Gas-quality issues arose during restarts of both the Cove Point and Elba Island terminals.

Dominion Cove Point LNG proposed raising the heating value of gas permitted under its tariff, but Washington Gas Light Co., the local distribution company serving customers near the terminal, argued that changes in the gas quality would lead to serious safety and operational problems. Ultimately, FERC concluded that Cove Point LNG had not met its burden of demonstrating that its proposal to increase the heating value under its tariff was in the public interest.3

Similarly, Southern LNG proposed to blend existing supplies with LNG cargoes having higher heating values. Atlanta Gas Light Co., a downstream local distributor, argued that Southern had failed to address the potential impacts of the lack of btu-stabilization options. FERC prevented Southern LNG from waiving its tariff standard to permit LNG cargoes with higher heating values until either the capacity to reduce the heating content to tariff standard is achieved or interchangeability studies can show the acceptability of regasified LNG with higher heating values.4

Against this backdrop, FERC instituted proceedings to address gas quality and interchangeability.5 At a conference in February 2004, FERC was briefed on the efforts of industry stakeholders under the leadership of the Natural Gas Council to address these issues. The council established working groups to draft white papers on gas quality and interchangeability in order to establish a common understanding of the technical aspects of these issues.

On Feb. 28, 2005, the Natural Gas Council filed two reports: the “White Paper on Liquid Hydrocarbon Drop Out in Natural Gas Infrastructure” and the “White Paper on Natural Gas Interchangeability and Non-Combustion End Use.” The gas-quality white paper examined the technical issues regarding the occurrence of hydrocarbon liquids in natural gas streams and the measures used to control hydrocarbon liquid drop out. The report concludes that using the cricondentherm hydrocarbon dewpoint as a control parameter offered the greatest operational flexibility for all stakeholders.

The interchangeability white paper similarly examines the technical issues regarding development of acceptable ranges of natural gas characteristics that can be consumed by end users maintaining safety, reliability, and environmental performance. In general, the report concludes that the Wobbe number provides the most efficient and robust single index measure of gas interchangeability. The report offers interim guidelines for new gas supplies that allow for a ±4% variation from the Wobbe number of local historical average gas, subject to a maximum Wobbe number of 1,400 and a maximum heating value of 1,110 btu/scf.

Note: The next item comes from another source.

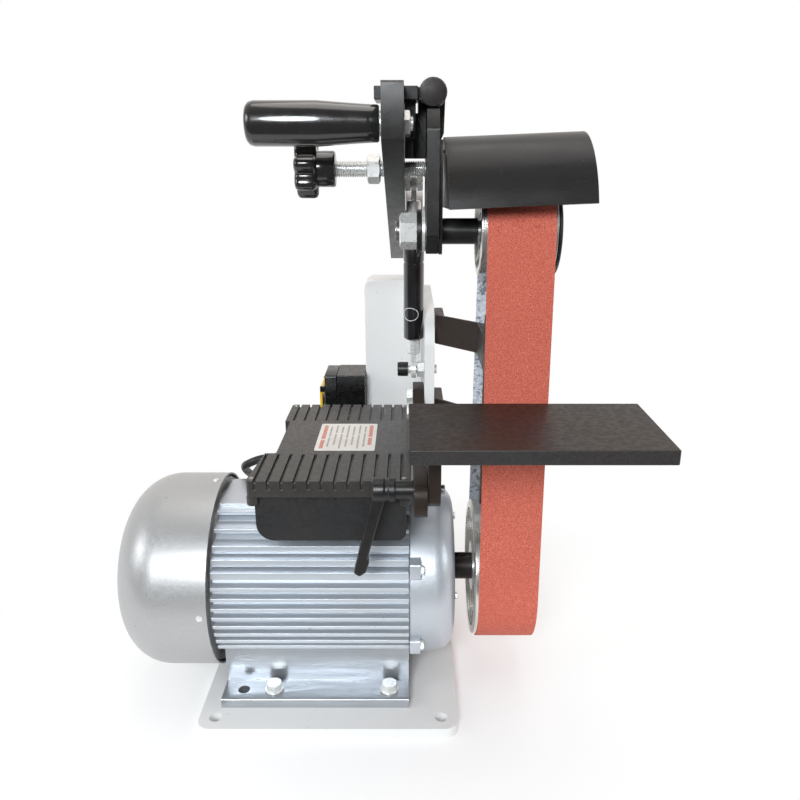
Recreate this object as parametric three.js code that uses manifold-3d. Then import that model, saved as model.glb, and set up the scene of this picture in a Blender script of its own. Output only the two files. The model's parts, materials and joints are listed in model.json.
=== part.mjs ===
import * as THREE from "three";
import { mergeVertices } from "three/addons/utils/BufferGeometryUtils.js";
import Module from "manifold-3d";

// Bench belt grinder with a 50 x 915 mm belt, a foot-mounted motor and a gas-spring tension lever.
// Millimetres. +X is the belt side, -Y faces the operator, +Z is up.
// The origin is the centre of the base plate's underside.

const GAP = 0.3; // between two pieces that touch or run in each other

// Base and upright
const BASE_WIDTH = 218;
const BASE_DEPTH = 320;
const BASE_THICK = 10;
const BASE_CORNER = 12;
const BASE_HOLE_X = 95;
const BASE_HOLE_Y = 146;
const BASE_HOLE_R = 5.3;
const PLATE_X0 = 81.65;
const PLATE_X1 = 90.65;
const PLATE_FRONT = -19;
const PLATE_REAR = 141;
const PLATE_TOP = 330;
const COLUMN_X0 = 22.35;
const COLUMN_X1 = 80.35;
const COLUMN_FRONT = 101;
const COLUMN_TOP = 340;
const COLUMN_WALL = 3;

// Motor, on its own axis along X
const MOTOR_Y = -52;
const MOTOR_Z = 100;
const FRAME_X0 = -95.65;
const FRAME_X1 = 67.75;
const FRAME_R = 72;
const FIN_R = 80;
// Rows of fins up the frame's sides: fine ones, broad ribs and two near the top
const FIN_ROWS = [
  { lowest: -39.4, pitch: 8.65, thick: 3.4, count: 8 },
  { lowest: 31.2, pitch: 9, thick: 6.8, count: 3 },
  { lowest: 60.5, pitch: 9.6, thick: 4.2, count: 2 },
];
const FRAME_BORE = 66;
const SHAFT_R = 12;
const STATOR_R = 65.7;
const STATOR_BORE = 40;
const COWL_R = 85.5;
const COWL_X0 = -183;
const COWL_X1 = -97.65;
const COWL_KNEE = -141;
const COWL_FLAT = 40;
const SHIELD_R = 75;
const SHIELD_X1 = 107.65;
const LUG_REACH = 75;
const LUG_LOW = 29;
const LUG_TOP = 43;
const LUG_LONG = 9.5;
const FOOT_X0 = -92.65;
const FOOT_X1 = 67.75;
const FOOT_THICK = 8.4;
const FOOT_HALF = 82.6;
const FOOT_WALL_Y = 57;
const FOOT_HOLE_Y = 70;
const FOOT_BOLT_X = [-49, 50.7];
const FOOT_SPARE_X = -75.35;

// Terminal box over the motor
const LID_X0 = -56.85; // at the front; the lid's left side steps in towards the rear
const LID_BAND_X0 = -42.5;
const LID_REAR_X0 = -47.4;
const LID_X1 = 69.35;
const LID_Y0 = -145;
const LID_Y1 = 42;
const LID_Z0 = 212;
const LID_Z1 = 225.8;
const BOX_BOTTOM = 172;
const BOX_INSET = 5.2;
const BOX_REAR_X0 = -46.5;
const LID_GROOVES = 12;
const LID_BAND_Y0 = -88;
const LID_BAND_Y1 = -8;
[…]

The Natural Gas Council presented these reports to FERC at an open meeting on Mar. 2, 2005. FERC is now faced with the policy implications of establishing gas quality and interchangeability standards.

Composition

A more recent controversy has arisen that will likely take this debate in an entirely new direction. Interchangeability and quality issues have been associated with btu management (how to address the high btu content of regasified LNG) and solutions have been btu driven (blending with nitrogen or other domestic supplies, or processing out the propanes or butanes to achieve a certain btu level). A dispute between Washington Gas Light (WGL) and Cove Point LNG, however, may add an extra dimension.

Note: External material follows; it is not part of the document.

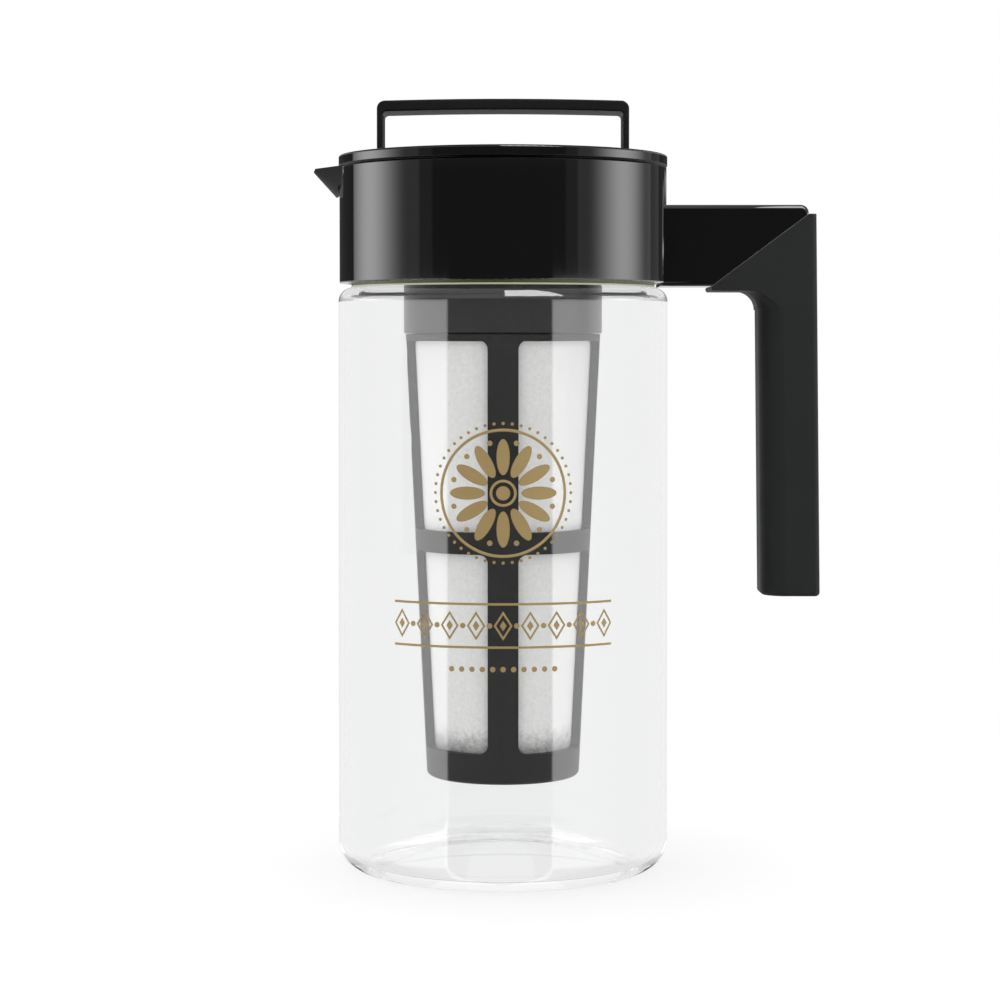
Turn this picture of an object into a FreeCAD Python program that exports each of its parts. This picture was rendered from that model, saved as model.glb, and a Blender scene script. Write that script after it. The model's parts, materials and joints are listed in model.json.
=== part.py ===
import FreeCAD, Part
import math
import os
from FreeCAD import Vector

# A one litre cold brew maker: a clear jug with a snap-on collar that carries the pouring beak
# and the side handle, a stopper with a rotary lid, and a long mesh filter screwed under it.
# Millimetres, +Z up, origin on the jug's axis in the plane it stands on.
# The beak points to -X and the handle to +X, so the broad sides face -Y and +Y.

# Jug
jug_radius = 50.0
jug_wall = 2.8
jug_corner = 8.5            # round between the side and the foot
foot_width = 4.0            # flat ring the jug stands on
punt_rise = 8.4             # dome pushed up in the middle of the base
punt_fullness = 0.98        # share of the whole dome that is round; the rest eases into the foot
jug_lip = 1.1               # round of the rim
shoulder_height = 175.9
shoulder_round = 4.4
neck_setback = 5.0          # from the jug's side in to the neck's
neck_length = 21.1

# Collar and its inner liner
collar_inset = 0.4          # the collar's side stands this far inside the jug's
collar_wall = 2.4
collar_height = 35.1
seal_thickness = 1.2        # silicone ring between the jug's shoulder and the collar
seal_width = 1.0
counterbore_depth = 1.9     # the recess in the collar's top that takes the stopper's flange
counterbore_wall = 3.05
collar_web = 1.8            # the ring under the counterbore
liner_gap = 0.3             # between the liner and the collar's inner face
liner_lift = 0.2            # the liner's foot is this far above the collar's lower edge
rim_gap = 0.3               # between the jug's rim and the liner's shelf
bore_step = 0.8             # the stopper's bore is this much narrower than the neck

# Pouring beak
beak_reach = 7.8            # how far its tip stands out from the collar
beak_half_angle = 18.5      # where its top edges leave the collar, round the jug's axis
beak_depth = 9.0            # from the collar's top to the lower end of the keel
beak_tip_drop = 0.3         # how far the tip lies under the collar's top
beak_tip_depth = 1.2
beak_tip_half_width = 0.9
beak_wall = 1.3
beak_notch = 1.0            # the keel's lower end stands this far off the collar
beak_notch_rise = 3.0       # and the notch behind it closes this much higher
pour_half_width = 7.5       # half the width of the passage through the liner

# Handle
arm_drop = 11.7             # from the collar's top down to the arm's
arm_depth = 24.4            # height of the arm's side
arm_reach = 42.1            # from the collar's side to the arm's end
handle_breadth = 24.0       # across the hand
arm_round = 1.2
arm_nose_round = 2.4        # round of the arm's upper end
mitre_start = 12.9          # from the collar's side to the mitre's lower end
mitre_drop = 2.6            # from the arm's top down to the mitre's upper end
mitre_seam = 0.15
grip_overhang = 2.4         # the grip stands out past the arm's end
grip_thickness = 17.4
grip_drop = 2.7             # from the arm's top down to the grip's
grip_length = 114.9
grip_lean = 1.2             # the grip moves out by this from top to foot
gusset_drop = 1.4           # the gusset's edge hangs this far under the arm
gusset_nose_round = 0.7     # round of the gusset's free end
gusset_cove = 5.5           # hollow round between the gusset and the grip
cove_bite = 0.6             # that round reaches this far into both
palm_round = 7.5            # rounds of the grip's side that the fingers pull on
back_round = 1.8            # rounds of its outer side
foot_round = 1.2
grip_skin = 3.2             # soft layer over the stiff core
overmould_gap = 0.05
screw_radius = 1.5
screw_head_radius = 2.8
screw_head_height = 2.0
screw_length = 10.0
screw_places = (0.4, 0.72)  # shares of the mitre's length
screw_gap = 0.05

# Lid
lid_overhang = 0.25         # the lid's rim stands this far out from the collar's side
lid_thickness = 3.3
lid_round = 0.6
lid_seam = 0.2
lid_rim_round = 0.3
shutter_wall = 1.7
shutter_gap = 0.3
shutter_bead = 0.6
bead_height = 1.0

# Lid handle
arch_span = 75.9
arch_height = 16.2          # from the lid's top to the top of the bar's ends
arch_crown = 0.5            # rise of the bar's middle over its ends
arch_breadth = 17.5
arch_bar = 3.2
arch_leg = 1.8
arch_corner = 2.4
arch_inner_round = 1.2
arch_edge_round = 0.5
arch_seat = 0.5             # the legs stand this deep in the lid
tongue_thickness = 1.6
tongue_breadth = 8.0
tongue_hook = 0.8
hook_height = 1.4
arch_gap = 0.05             # between the handle's feet and their seats
arch_crown_share = 0.8      # share of the bar that is curved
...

WGL reported a higher incidence of leaks in its distribution system during the winter of 2004-05, which it attributed to deterioration of seals in certain mechanical couplings.6 WGL contends that these leaks were caused in part by the composition of regasified LNG from the Cove Point terminal. According to WGL, the lower concentration of heavy hydrocarbons (pentanes and hexanes) in the gas stream resulted in deterioration of the seals, thereby causing the leaks, and that reintroduction of the heavy hydrocarbons into the regasified LNG stream would reverse the deterioration.7

Dominion has disputed WGL’s assertions, arguing that WGL’s aging distribution system is the culprit. According to Dominion, WGL’s findings are inaccurate, and the regasified supply from Cove Point has met all applicable tariff standards.

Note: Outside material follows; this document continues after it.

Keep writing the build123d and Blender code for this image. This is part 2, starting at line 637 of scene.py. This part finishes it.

This dispute is not about the btu level in the gas stream but about the composition of the elements within the gas stream.

Disputes regarding gas quality and interchangeability will continue to be brought before FERC as stakeholders come to grips with the implications of a changing gas-supply portfolio. As described above, FERC already has a number of individual proceedings before it on these issues, as well as a generic proceeding to develop industry standards. LNG developers may be forced to consider gas quality and interchangeability as part of the FERC approval process.

LNG developers may also need to consider management systems that not only control for the overall btu level of the gas stream but also for the specific elements within the gas stream.

Stakeholders interested in the development of LNG import facilities in this country will need to develop strategies to address these and other issues as part of the federal regulatory process in order achieve the goal of increasing our capacity to import needed natural gas supplies.

References

1. National Petroleum Council, “Balancing Natural Gas Policy: Fueling Demands of a Growing Economy,” Vol. V, Appendix E, p. E-1, 2003.

2. National Petroleum Council, “Balancing Natural Gas Policy: Fueling Demands of a Growing Economy,” Vol I, p. 64.

3. “Cove Point LNG L.P.,” 97 FERC, 61, p. 43, 2001.

4. “Southern LNG, Inc.,” 94 FERC, 61, p. 188, 2001.

5. “Natural Gas Interchangeability,” FERC Docket No. PL04-3-000, Jan. 15, 2004.

6. Paley, Amit R., “Leaks Won’t Affect Cove Point Growth, Dominion Says,” The Washington Post, July 10, 2005.

7. “Regasified LNG Said To Cause Washington Gas Leaks,” Inside F.E.R.C., July 11, 2005.